My view is that it should have come much sooner. Microfinance, as once a noble idea, has become a grand scheme to try to make as much money as possible, from the greatest number of people as possible. Given that the poor lack options and tend to naturally be in desperation (at least so it seems to them most of the time), microfinance has been a catch phrase for lenders to make big returns with little accountability to whether those loans should have been lent in the first place. Without regulations and enforcement, in a very sad sense, microfinance is a formalized scheme for loan sharks.

It’s more fundamental than that, however. Look long enough and one can see a libertarian tinge that pervades the microfinance world. A few years back, after saying he doesn’t give money to beggars, Yunus was quoted:

I think that rich countries have fallen into this trap with welfare systems where able-bodied humans are paid to sit around and do nothing. This is a system that produces zombies. By giving money to beggars you have the same response. It is the system, not your conscience, that needs reforming.

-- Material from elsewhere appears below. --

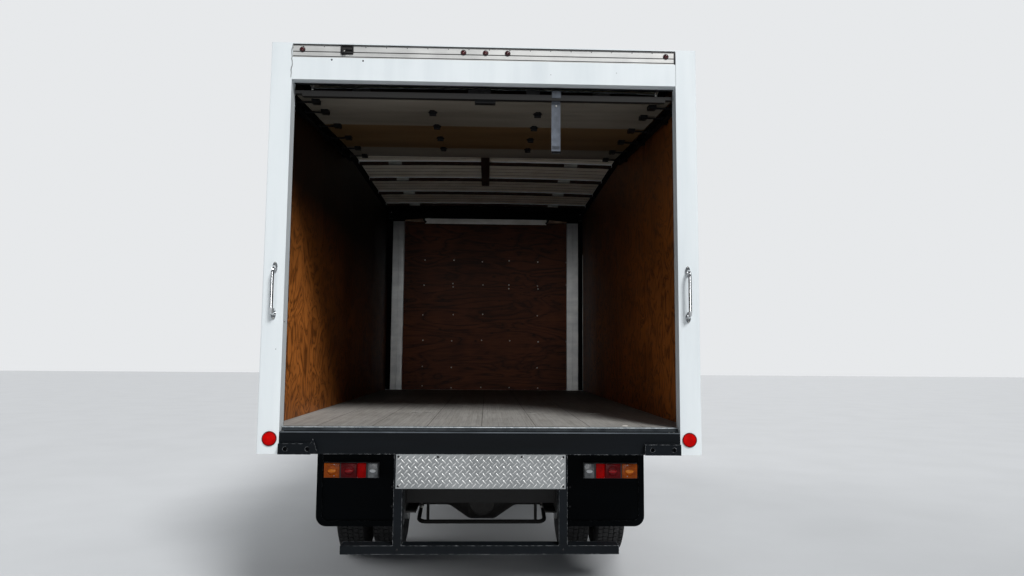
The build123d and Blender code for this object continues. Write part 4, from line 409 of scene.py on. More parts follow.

To some extent, I understand where Yunus is coming from. Most poor countries are unlikely, or incapable, of introducing welfare systems like those found in rich nations. So, an alternative is needed. But shouldn’t welfare systems at least be the main aspiration and alternatives the fallback? Yunus, clearly, thinks not and, perhaps, for ideological reasons, not just practical ones.

“Yunus implicitly argues that non-state actors should be obligated to make the right to credit meaningful because of the state’s incapacity to fulfill the right,” one academic wrote. Here, one finds a sophistry in the microfinance worldview: It is the responsibility of the state to ensure the poor can access credit, ostensibly for people remove themselves from poverty, but the same state is incapable of (or shouldn’t be, for some) doing this itself.

Microfinance can often combine the worst of the 19th century’s idea of the “deserving poor” with the worst of the 21st century’s nihilism on the role of governments. Perhaps it is overly optimistic of me, but don’t Cambodians have the right to demand more action from their government, rather than more means to take out loans? Indeed, one of the main political debates at the moment is how much the Cambodian government should do to provide public services (the country’s two main political parties frequently spar on this issue with the opposition claiming the government needs to introduce more social services for the poor.)

Microfinance should be the last resort for the poor, not the first solution. One should be hoping for a time when fewer, not more, Cambodians need short-term loans. And, in the ideal world, MFIs should be working towards their own demise, not to even larger portfolios.